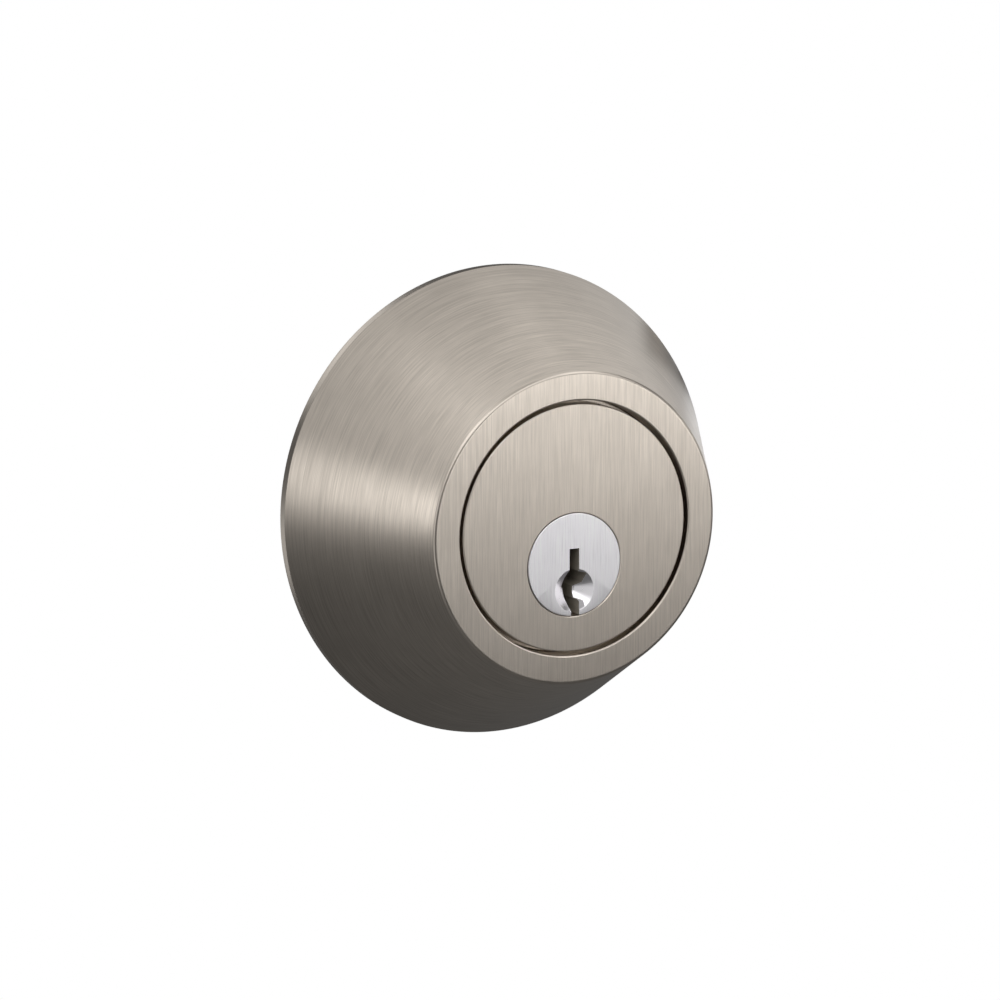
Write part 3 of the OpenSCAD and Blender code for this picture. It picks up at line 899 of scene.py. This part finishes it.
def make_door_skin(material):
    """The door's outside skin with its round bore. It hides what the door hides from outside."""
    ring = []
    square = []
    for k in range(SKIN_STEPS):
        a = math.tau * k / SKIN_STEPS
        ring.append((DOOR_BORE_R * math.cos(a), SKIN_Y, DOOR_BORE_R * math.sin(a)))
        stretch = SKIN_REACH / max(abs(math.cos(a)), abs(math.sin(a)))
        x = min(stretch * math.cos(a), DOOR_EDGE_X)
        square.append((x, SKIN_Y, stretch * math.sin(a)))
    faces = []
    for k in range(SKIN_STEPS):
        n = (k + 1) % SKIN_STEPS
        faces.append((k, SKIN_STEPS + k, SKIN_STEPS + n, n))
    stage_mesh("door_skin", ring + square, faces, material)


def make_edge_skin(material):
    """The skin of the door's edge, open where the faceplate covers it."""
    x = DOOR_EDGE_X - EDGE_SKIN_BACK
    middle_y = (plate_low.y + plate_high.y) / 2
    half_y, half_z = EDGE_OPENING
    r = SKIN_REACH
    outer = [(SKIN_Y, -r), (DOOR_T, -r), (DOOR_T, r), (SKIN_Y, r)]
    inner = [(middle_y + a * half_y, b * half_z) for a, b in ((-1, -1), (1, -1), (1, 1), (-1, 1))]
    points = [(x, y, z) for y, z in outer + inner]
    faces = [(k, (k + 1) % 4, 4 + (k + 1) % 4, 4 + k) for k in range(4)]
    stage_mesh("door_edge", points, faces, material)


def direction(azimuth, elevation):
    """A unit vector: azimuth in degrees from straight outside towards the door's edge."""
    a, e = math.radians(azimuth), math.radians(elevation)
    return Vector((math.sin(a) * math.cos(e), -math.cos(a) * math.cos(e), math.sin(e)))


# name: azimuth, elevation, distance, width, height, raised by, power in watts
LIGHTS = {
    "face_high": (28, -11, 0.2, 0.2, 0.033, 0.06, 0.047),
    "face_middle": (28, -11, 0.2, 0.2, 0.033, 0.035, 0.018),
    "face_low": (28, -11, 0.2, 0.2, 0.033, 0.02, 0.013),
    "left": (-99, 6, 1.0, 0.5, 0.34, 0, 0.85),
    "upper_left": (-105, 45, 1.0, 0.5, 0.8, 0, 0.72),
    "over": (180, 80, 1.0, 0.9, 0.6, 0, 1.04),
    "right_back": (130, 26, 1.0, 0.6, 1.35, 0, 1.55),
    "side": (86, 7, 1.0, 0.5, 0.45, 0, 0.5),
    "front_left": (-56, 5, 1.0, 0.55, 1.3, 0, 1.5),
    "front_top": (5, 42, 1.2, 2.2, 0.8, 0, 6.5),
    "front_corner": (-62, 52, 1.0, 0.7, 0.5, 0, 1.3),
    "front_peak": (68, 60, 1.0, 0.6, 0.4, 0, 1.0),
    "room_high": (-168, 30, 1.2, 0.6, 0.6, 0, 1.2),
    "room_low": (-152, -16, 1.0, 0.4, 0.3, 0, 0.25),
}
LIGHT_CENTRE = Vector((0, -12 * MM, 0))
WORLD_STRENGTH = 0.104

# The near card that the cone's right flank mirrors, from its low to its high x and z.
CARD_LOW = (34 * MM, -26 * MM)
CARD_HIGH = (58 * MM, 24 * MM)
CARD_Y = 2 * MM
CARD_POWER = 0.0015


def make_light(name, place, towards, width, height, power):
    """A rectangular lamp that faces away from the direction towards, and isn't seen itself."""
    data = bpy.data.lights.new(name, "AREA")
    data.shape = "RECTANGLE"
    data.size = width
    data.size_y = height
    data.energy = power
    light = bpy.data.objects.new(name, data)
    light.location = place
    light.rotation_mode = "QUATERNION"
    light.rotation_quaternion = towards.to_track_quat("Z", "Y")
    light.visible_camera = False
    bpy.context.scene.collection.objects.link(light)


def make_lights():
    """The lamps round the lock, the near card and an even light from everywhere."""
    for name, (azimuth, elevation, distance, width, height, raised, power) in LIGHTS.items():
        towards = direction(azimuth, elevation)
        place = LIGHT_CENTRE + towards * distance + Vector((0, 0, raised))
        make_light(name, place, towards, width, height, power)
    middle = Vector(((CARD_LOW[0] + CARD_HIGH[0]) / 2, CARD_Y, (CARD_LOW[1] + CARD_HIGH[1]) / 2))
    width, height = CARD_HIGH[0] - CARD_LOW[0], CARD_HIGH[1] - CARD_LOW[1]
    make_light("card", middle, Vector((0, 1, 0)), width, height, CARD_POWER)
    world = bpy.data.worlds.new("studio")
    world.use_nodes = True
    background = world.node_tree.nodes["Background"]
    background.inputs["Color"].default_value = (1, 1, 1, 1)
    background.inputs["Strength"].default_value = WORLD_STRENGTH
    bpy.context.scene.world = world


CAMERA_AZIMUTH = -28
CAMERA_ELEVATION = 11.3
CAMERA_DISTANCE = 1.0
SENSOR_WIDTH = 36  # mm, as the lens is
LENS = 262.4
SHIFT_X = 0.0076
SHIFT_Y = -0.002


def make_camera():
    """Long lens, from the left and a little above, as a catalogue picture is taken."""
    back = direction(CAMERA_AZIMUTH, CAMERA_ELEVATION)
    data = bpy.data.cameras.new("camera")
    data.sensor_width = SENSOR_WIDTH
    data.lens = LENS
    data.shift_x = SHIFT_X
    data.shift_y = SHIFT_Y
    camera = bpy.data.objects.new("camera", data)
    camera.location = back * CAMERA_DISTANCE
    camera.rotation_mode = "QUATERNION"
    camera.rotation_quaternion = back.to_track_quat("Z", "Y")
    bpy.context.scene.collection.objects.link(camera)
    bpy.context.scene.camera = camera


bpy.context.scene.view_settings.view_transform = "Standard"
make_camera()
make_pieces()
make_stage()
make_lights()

> GIVEN PROBLEM:
Copy every line of the material, please, keeping it exactly the same.

> SOLUTION TO THIS TASK:
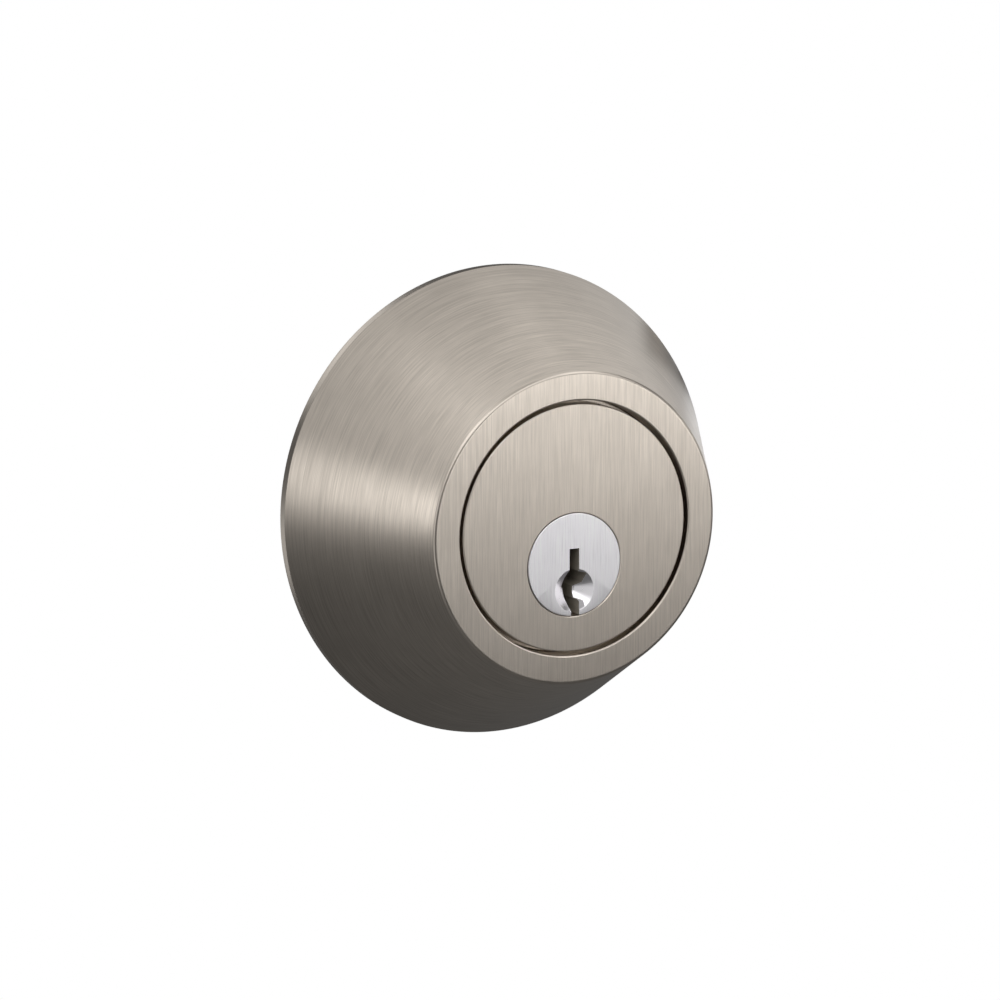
Write part 3 of the OpenSCAD and Blender code for this picture. It picks up at line 899 of scene.py. This part finishes it.
def make_door_skin(material):
    """The door's outside skin with its round bore. It hides what the door hides from outside."""
    ring = []
    square = []
    for k in range(SKIN_STEPS):
        a = math.tau * k / SKIN_STEPS
        ring.append((DOOR_BORE_R * math.cos(a), SKIN_Y, DOOR_BORE_R * math.sin(a)))
        stretch = SKIN_REACH / max(abs(math.cos(a)), abs(math.sin(a)))
        x = min(stretch * math.cos(a), DOOR_EDGE_X)
        square.append((x, SKIN_Y, stretch * math.sin(a)))
    faces = []
    for k in range(SKIN_STEPS):
        n = (k + 1) % SKIN_STEPS
        faces.append((k, SKIN_STEPS + k, SKIN_STEPS + n, n))
    stage_mesh("door_skin", ring + square, faces, material)


def make_edge_skin(material):
    """The skin of the door's edge, open where the faceplate covers it."""
    x = DOOR_EDGE_X - EDGE_SKIN_BACK
    middle_y = (plate_low.y + plate_high.y) / 2
    half_y, half_z = EDGE_OPENING
    r = SKIN_REACH
    outer = [(SKIN_Y, -r), (DOOR_T, -r), (DOOR_T, r), (SKIN_Y, r)]
    inner = [(middle_y + a * half_y, b * half_z) for a, b in ((-1, -1), (1, -1), (1, 1), (-1, 1))]
    points = [(x, y, z) for y, z in outer + inner]
    faces = [(k, (k + 1) % 4, 4 + (k + 1) % 4, 4 + k) for k in range(4)]
    stage_mesh("door_edge", points, faces, material)


def direction(azimuth, elevation):
    """A unit vector: azimuth in degrees from straight outside towards the door's edge."""
    a, e = math.radians(azimuth), math.radians(elevation)
    return Vector((math.sin(a) * math.cos(e), -math.cos(a) * math.cos(e), math.sin(e)))


# name: azimuth, elevation, distance, width, height, raised by, power in watts
LIGHTS = {
    "face_high": (28, -11, 0.2, 0.2, 0.033, 0.06, 0.047),
    "face_middle": (28, -11, 0.2, 0.2, 0.033, 0.035, 0.018),
    "face_low": (28, -11, 0.2, 0.2, 0.033, 0.02, 0.013),
    "left": (-99, 6, 1.0, 0.5, 0.34, 0, 0.85),
    "upper_left": (-105, 45, 1.0, 0.5, 0.8, 0, 0.72),
    "over": (180, 80, 1.0, 0.9, 0.6, 0, 1.04),
    "right_back": (130, 26, 1.0, 0.6, 1.35, 0, 1.55),
    "side": (86, 7, 1.0, 0.5, 0.45, 0, 0.5),
    "front_left": (-56, 5, 1.0, 0.55, 1.3, 0, 1.5),
    "front_top": (5, 42, 1.2, 2.2, 0.8, 0, 6.5),
    "front_corner": (-62, 52, 1.0, 0.7, 0.5, 0, 1.3),
    "front_peak": (68, 60, 1.0, 0.6, 0.4, 0, 1.0),
    "room_high": (-168, 30, 1.2, 0.6, 0.6, 0, 1.2),
    "room_low": (-152, -16, 1.0, 0.4, 0.3, 0, 0.25),
}
LIGHT_CENTRE = Vector((0, -12 * MM, 0))
WORLD_STRENGTH = 0.104

# The near card that the cone's right flank mirrors, from its low to its high x and z.
CARD_LOW = (34 * MM, -26 * MM)
CARD_HIGH = (58 * MM, 24 * MM)
CARD_Y = 2 * MM
CARD_POWER = 0.0015


def make_light(name, place, towards, width, height, power):
    """A rectangular lamp that faces away from the direction towards, and isn't seen itself."""
    data = bpy.data.lights.new(name, "AREA")
    data.shape = "RECTANGLE"
    data.size = width
    data.size_y = height
    data.energy = power
    light = bpy.data.objects.new(name, data)
    light.location = place
    light.rotation_mode = "QUATERNION"
    light.rotation_quaternion = towards.to_track_quat("Z", "Y")
    light.visible_camera = False
    bpy.context.scene.collection.objects.link(light)


def make_lights():
    """The lamps round the lock, the near card and an even light from everywhere."""
    for name, (azimuth, elevation, distance, width, height, raised, power) in LIGHTS.items():
        towards = direction(azimuth, elevation)
        place = LIGHT_CENTRE + towards * distance + Vector((0, 0, raised))
        make_light(name, place, towards, width, height, power)
    middle = Vector(((CARD_LOW[0] + CARD_HIGH[0]) / 2, CARD_Y, (CARD_LOW[1] + CARD_HIGH[1]) / 2))
    width, height = CARD_HIGH[0] - CARD_LOW[0], CARD_HIGH[1] - CARD_LOW[1]
    make_light("card", middle, Vector((0, 1, 0)), width, height, CARD_POWER)
    world = bpy.data.worlds.new("studio")
    world.use_nodes = True
    background = world.node_tree.nodes["Background"]
    background.inputs["Color"].default_value = (1, 1, 1, 1)
    background.inputs["Strength"].default_value = WORLD_STRENGTH
    bpy.context.scene.world = world


CAMERA_AZIMUTH = -28
CAMERA_ELEVATION = 11.3
CAMERA_DISTANCE = 1.0
SENSOR_WIDTH = 36  # mm, as the lens is
LENS = 262.4
SHIFT_X = 0.0076
SHIFT_Y = -0.002


def make_camera():
    """Long lens, from the left and a little above, as a catalogue picture is taken."""
    back = direction(CAMERA_AZIMUTH, CAMERA_ELEVATION)
    data = bpy.data.cameras.new("camera")
    data.sensor_width = SENSOR_WIDTH
    data.lens = LENS
    data.shift_x = SHIFT_X
    data.shift_y = SHIFT_Y
    camera = bpy.data.objects.new("camera", data)
    camera.location = back * CAMERA_DISTANCE
    camera.rotation_mode = "QUATERNION"
    camera.rotation_quaternion = back.to_track_quat("Z", "Y")
    bpy.context.scene.collection.objects.link(camera)
    bpy.context.scene.camera = camera


bpy.context.scene.view_settings.view_transform = "Standard"
make_camera()
make_pieces()
make_stage()
make_lights()